» Problem: Reproduce precisely the lines between the start of the data below and the line with "4, 7, 11, 15", both included.

» Collected data:
((
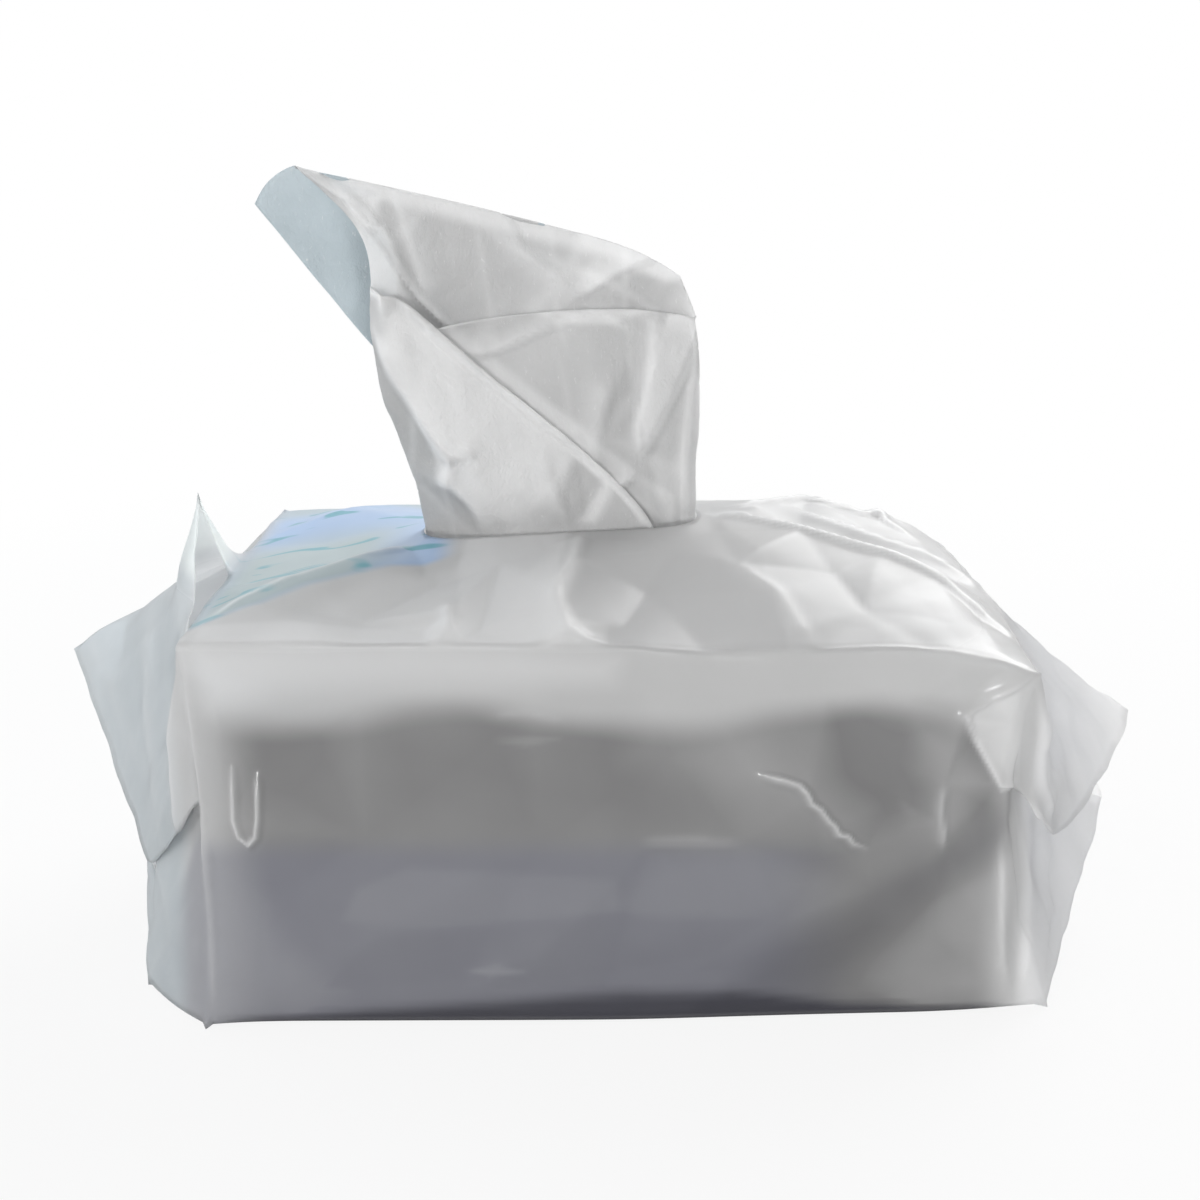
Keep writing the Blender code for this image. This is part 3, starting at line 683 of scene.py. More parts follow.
EDGE_SHARP, FOLD_SHARP = 0.85, 0.95
EDGE_STATIONS = (0, 5, 11, 16)
FOLD_STATIONS = (2, 3, 13, 14)
FRONT_TOP, BACK_TOP, SLOT_STATION = 5, 11, 8
MIDDLE_LEFT, NEAR_LEFT, LEFT_END_ROW, SLOT_FIRST, SLOT_LAST, RIGHT_END_ROW = 2, 3, 4, 7, 11, 15


def left_out(row, station):
    """The slot, and the split along the top left edge."""
    slot = station == SLOT_STATION and SLOT_FIRST <= row < SLOT_LAST
    return slot or (row == NEAR_LEFT and FRONT_TOP <= station < SLOT_STATION)


def film_surface(levels):
    cage = Cage()
    net = cage.grid(film_rows(), closed=True, skip=left_out)
    for station in EDGE_STATIONS:
        cage.sharpen([row[station] for row in net], EDGE_SHARP)
    for station in FOLD_STATIONS:
        for rows in (net[:LEFT_END_ROW + 1], net[RIGHT_END_ROW:]):
            cage.sharpen([row[station] for row in rows], FOLD_SHARP)
    for row in (LEFT_END_ROW, RIGHT_END_ROW):
        cage.sharpen(net[row] + net[row][:1], EDGE_SHARP)
        cage.pin(net[row][station] for station in EDGE_STATIONS)
    for row in (net[0], net[-1]):
        cage.pin((row[FRONT_TOP], row[BACK_TOP]))
    ear = net[NEAR_LEFT][SLOT_STATION]
    cage.pin((net[MIDDLE_LEFT][0], ear))
    beside = ((LEFT_END_ROW, SLOT_STATION), (NEAR_LEFT, SLOT_STATION + 1), (MIDDLE_LEFT, SLOT_STATION))
    for row, station in beside:
        cage.sharpen((ear, net[row][station]), FOLD_SHARP)
    return cage.surface("film", levels)


def refine(mesh, wanted):
    """Cut faces in four where wanted(centres in mm, normals) is true."""
    work = bmesh.new()
    work.from_mesh(mesh)
    centres = np.array([face.calc_center_median() for face in work.faces]) / MM
    normals = np.array([face.normal for face in work.faces])
    edges = list({edge for face, cut in zip(work.faces, wanted(centres, normals)) if cut
                  for edge in face.edges})
    bmesh.ops.subdivide_edges(work, edges=edges, cuts=1, use_grid_fill=True)
    work.to_mesh(mesh)
    work.free()


# Creases of the film, in millimetres. A facet table gives points (across, up or back, height) of a
# crumpled sheet that is flat between them. A crease is a line of points, its height, its width and the side
# on which it slopes away gently. A shade is a patch of painted light (strength above 0) or painted shade
# (below 0): an outline, the softness of its edge and its strength.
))
» Written response:
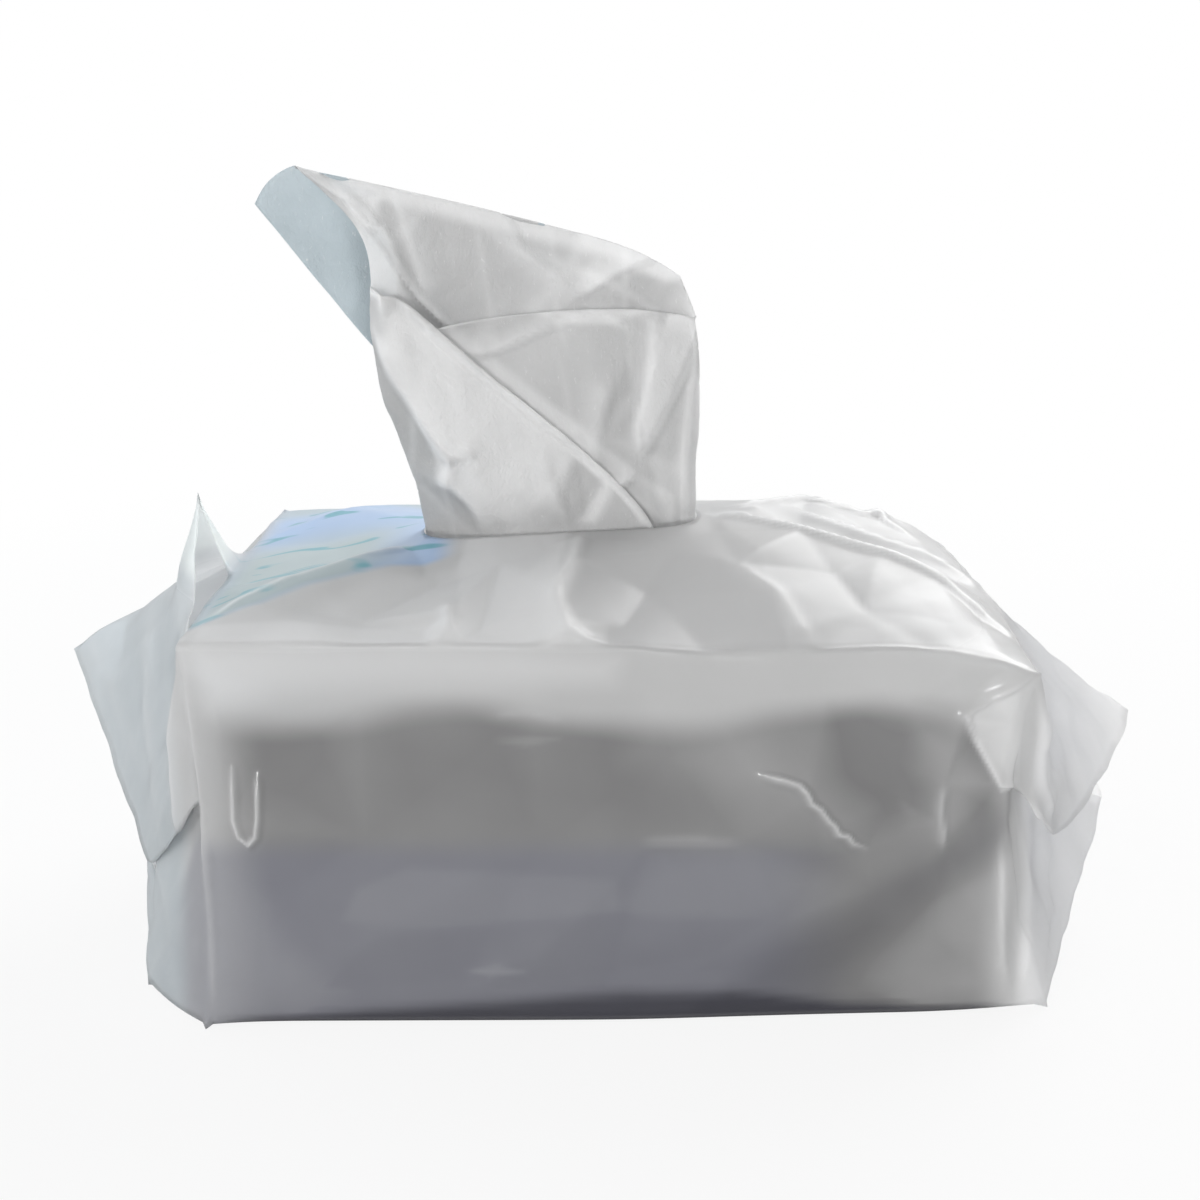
Keep writing the Blender code for this image. This is part 3, starting at line 683 of scene.py. More parts follow.
EDGE_SHARP, FOLD_SHARP = 0.85, 0.95
EDGE_STATIONS = (0, 5, 11, 16)
FOLD_STATIONS = (2, 3, 13, 14)
FRONT_TOP, BACK_TOP, SLOT_STATION = 5, 11, 8
MIDDLE_LEFT, NEAR_LEFT, LEFT_END_ROW, SLOT_FIRST, SLOT_LAST, RIGHT_END_ROW = 2, 3, 4, 7, 11, 15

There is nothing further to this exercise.